[begin DATASET EXCERPT]

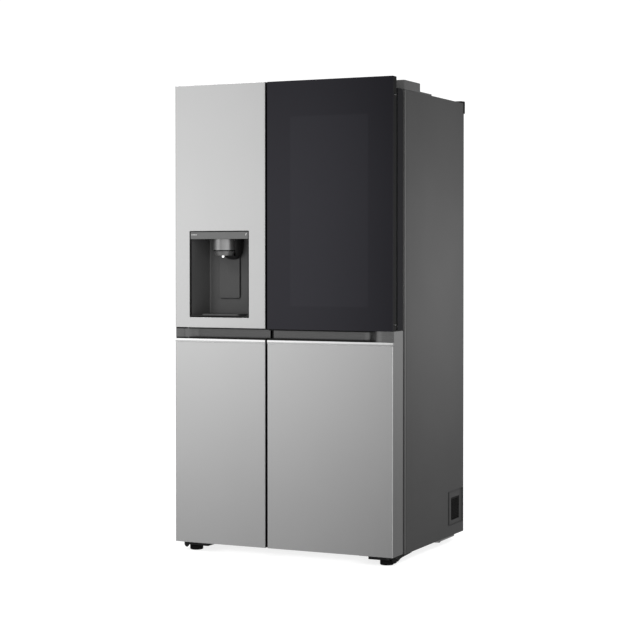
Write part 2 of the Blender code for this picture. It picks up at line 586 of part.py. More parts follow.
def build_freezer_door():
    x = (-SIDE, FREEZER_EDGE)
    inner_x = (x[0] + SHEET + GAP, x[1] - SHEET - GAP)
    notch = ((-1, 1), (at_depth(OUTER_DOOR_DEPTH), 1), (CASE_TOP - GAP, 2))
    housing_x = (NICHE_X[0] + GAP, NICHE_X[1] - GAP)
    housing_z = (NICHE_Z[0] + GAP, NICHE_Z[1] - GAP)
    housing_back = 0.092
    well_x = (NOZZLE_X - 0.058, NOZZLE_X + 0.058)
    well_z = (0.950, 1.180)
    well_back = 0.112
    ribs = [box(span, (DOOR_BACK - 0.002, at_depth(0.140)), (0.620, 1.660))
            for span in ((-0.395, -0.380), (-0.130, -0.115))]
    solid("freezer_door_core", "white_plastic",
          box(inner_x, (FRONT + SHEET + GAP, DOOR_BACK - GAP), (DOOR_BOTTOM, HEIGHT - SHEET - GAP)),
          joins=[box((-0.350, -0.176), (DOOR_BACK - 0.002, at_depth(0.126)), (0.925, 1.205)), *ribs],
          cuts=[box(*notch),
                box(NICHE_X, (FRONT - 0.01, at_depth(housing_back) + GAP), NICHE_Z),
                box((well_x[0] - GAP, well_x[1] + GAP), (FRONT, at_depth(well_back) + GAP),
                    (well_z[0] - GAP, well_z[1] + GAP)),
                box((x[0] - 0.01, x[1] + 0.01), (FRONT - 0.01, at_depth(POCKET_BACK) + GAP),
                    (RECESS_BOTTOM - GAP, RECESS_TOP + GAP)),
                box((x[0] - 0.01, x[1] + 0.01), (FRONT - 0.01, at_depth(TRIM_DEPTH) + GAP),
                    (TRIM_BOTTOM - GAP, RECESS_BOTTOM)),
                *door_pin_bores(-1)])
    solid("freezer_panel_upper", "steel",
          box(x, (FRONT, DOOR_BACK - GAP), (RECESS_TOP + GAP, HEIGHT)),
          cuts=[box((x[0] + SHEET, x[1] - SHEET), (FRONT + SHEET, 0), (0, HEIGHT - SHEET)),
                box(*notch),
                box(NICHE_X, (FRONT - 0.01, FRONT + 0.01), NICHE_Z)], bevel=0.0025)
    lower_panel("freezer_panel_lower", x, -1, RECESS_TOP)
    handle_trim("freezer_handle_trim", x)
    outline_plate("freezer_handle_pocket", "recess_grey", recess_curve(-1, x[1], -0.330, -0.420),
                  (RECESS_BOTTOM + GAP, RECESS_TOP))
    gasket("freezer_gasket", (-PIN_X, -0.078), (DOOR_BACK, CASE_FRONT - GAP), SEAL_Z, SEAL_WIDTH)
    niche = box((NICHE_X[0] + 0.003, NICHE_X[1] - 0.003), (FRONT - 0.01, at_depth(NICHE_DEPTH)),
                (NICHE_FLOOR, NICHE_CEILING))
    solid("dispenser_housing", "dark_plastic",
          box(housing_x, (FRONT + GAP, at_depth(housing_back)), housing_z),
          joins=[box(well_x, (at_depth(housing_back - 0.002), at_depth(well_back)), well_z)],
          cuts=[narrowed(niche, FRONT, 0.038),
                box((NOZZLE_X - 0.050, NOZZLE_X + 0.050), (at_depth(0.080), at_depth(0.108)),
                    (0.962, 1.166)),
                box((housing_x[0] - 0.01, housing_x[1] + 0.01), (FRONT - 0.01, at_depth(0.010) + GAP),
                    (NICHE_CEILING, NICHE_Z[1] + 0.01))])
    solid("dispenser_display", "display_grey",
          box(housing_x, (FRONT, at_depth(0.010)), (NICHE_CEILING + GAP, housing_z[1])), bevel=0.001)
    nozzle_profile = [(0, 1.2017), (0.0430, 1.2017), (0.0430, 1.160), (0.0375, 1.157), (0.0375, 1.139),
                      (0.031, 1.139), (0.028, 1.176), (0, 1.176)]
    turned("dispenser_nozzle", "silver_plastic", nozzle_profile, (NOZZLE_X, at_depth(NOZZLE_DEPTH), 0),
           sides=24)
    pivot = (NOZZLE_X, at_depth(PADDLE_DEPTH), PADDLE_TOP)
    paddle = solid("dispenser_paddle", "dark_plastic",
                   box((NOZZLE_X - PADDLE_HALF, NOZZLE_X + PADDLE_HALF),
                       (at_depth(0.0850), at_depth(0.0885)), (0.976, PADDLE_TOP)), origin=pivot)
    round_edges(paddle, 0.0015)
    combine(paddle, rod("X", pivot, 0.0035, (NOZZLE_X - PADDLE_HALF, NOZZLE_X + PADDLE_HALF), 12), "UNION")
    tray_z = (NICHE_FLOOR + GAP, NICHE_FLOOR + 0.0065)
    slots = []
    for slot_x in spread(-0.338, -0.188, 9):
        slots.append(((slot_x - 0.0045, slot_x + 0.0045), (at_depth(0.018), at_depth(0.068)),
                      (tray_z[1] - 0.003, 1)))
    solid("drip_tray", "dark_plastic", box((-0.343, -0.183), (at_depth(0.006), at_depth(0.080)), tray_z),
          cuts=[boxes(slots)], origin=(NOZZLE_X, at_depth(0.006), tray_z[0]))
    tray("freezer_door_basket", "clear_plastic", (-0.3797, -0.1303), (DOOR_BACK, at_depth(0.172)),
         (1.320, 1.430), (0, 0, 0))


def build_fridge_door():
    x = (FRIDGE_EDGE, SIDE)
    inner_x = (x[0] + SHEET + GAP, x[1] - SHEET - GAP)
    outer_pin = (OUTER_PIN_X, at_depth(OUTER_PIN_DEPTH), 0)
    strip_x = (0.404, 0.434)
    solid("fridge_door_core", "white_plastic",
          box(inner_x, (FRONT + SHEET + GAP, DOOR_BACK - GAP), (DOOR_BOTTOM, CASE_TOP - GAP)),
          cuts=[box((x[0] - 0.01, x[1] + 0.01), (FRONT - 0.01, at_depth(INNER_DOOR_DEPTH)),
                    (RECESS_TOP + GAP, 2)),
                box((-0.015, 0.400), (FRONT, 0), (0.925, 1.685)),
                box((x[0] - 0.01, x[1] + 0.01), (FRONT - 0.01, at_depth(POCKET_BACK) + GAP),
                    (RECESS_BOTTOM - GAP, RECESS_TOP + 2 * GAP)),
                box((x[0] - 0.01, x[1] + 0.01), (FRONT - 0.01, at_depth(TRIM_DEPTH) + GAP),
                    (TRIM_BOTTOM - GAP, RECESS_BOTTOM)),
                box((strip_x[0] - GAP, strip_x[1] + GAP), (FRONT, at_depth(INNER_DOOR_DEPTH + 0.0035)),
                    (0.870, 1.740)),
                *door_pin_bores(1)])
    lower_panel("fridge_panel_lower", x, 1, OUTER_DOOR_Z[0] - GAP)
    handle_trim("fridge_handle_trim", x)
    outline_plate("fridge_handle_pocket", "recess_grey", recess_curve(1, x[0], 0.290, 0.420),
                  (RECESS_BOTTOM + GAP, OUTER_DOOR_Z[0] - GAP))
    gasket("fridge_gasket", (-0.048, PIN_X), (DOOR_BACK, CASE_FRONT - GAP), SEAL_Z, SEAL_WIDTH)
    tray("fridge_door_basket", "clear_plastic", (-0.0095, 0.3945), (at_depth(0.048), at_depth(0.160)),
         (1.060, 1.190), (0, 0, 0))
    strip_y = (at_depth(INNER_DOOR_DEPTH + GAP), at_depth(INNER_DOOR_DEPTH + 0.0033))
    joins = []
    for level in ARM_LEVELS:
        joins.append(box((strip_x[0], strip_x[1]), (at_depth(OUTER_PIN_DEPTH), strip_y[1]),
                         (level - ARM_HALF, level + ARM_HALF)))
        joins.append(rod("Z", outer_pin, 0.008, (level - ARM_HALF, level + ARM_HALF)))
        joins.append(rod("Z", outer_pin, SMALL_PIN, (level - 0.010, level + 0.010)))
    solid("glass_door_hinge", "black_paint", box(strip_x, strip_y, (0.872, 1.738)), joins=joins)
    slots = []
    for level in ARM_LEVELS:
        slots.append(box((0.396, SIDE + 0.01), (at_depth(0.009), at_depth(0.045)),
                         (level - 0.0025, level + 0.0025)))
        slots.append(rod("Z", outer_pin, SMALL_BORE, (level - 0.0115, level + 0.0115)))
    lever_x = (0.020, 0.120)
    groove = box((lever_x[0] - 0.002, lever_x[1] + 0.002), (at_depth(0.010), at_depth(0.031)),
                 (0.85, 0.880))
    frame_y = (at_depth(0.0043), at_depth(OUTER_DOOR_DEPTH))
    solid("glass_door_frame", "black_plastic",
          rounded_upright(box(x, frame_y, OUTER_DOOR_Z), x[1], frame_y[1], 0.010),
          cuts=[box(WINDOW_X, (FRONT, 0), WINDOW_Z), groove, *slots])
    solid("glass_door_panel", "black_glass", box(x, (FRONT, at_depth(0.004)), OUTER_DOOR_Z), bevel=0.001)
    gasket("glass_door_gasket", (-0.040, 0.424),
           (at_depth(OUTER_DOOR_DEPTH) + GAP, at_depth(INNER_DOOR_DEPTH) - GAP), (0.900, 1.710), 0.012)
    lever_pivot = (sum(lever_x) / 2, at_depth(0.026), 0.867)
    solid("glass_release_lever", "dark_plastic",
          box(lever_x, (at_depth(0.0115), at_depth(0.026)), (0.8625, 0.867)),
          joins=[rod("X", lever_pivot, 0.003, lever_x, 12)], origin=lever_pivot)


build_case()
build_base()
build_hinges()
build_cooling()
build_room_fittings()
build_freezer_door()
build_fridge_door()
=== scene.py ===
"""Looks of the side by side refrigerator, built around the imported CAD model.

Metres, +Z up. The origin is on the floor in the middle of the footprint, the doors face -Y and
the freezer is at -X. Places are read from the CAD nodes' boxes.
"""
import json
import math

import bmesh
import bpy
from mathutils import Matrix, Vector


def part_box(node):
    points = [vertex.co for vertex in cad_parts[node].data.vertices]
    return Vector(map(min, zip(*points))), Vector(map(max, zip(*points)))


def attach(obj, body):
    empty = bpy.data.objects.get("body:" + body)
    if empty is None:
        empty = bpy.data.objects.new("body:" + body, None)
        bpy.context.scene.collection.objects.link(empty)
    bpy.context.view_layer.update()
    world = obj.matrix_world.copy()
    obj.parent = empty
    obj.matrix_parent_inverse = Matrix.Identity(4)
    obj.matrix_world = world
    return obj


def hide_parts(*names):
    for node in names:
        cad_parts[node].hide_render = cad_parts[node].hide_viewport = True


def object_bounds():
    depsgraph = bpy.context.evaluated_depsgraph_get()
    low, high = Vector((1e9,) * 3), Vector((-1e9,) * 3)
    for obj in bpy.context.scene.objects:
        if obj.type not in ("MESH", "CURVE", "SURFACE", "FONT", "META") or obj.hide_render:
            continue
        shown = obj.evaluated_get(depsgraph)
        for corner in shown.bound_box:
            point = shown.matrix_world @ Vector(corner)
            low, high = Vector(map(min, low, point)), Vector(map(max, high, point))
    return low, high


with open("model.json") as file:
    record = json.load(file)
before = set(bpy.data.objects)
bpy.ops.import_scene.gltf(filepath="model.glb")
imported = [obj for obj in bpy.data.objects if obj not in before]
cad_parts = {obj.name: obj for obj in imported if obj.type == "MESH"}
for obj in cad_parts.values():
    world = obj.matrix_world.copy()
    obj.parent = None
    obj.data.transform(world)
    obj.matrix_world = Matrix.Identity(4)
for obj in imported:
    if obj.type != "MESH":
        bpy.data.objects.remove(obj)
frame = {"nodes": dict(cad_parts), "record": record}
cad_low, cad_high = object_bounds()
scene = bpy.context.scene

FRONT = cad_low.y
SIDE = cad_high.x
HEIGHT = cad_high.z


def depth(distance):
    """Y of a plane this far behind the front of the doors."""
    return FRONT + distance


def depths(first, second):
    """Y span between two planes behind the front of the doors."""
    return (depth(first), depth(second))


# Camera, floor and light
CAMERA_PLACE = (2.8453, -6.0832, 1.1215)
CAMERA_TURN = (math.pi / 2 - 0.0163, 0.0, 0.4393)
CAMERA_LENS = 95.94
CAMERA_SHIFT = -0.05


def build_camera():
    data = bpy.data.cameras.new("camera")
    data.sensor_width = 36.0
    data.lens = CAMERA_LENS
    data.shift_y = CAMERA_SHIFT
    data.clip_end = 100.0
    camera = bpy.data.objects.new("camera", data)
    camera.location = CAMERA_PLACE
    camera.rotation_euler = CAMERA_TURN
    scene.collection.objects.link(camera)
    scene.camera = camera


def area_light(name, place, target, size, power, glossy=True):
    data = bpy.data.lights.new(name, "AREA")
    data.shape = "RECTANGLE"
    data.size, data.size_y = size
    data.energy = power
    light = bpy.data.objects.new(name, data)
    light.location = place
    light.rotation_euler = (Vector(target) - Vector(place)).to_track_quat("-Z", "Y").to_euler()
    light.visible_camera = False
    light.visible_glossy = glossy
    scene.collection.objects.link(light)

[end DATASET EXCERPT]

Retype, exactly and in full, the lines above from the one containing "obj.data.transform(world)" through the one containing "return (depth(first), depth(second))".

OUTPUT OF THE EXERCISE ::
    obj.data.transform(world)
    obj.matrix_world = Matrix.Identity(4)
for obj in imported:
    if obj.type != "MESH":
        bpy.data.objects.remove(obj)
frame = {"nodes": dict(cad_parts), "record": record}
cad_low, cad_high = object_bounds()
scene = bpy.context.scene

FRONT = cad_low.y
SIDE = cad_high.x
HEIGHT = cad_high.z


def depth(distance):
    """Y of a plane this far behind the front of the doors."""
    return FRONT + distance


def depths(first, second):
    """Y span between two planes behind the front of the doors."""
    return (depth(first), depth(second))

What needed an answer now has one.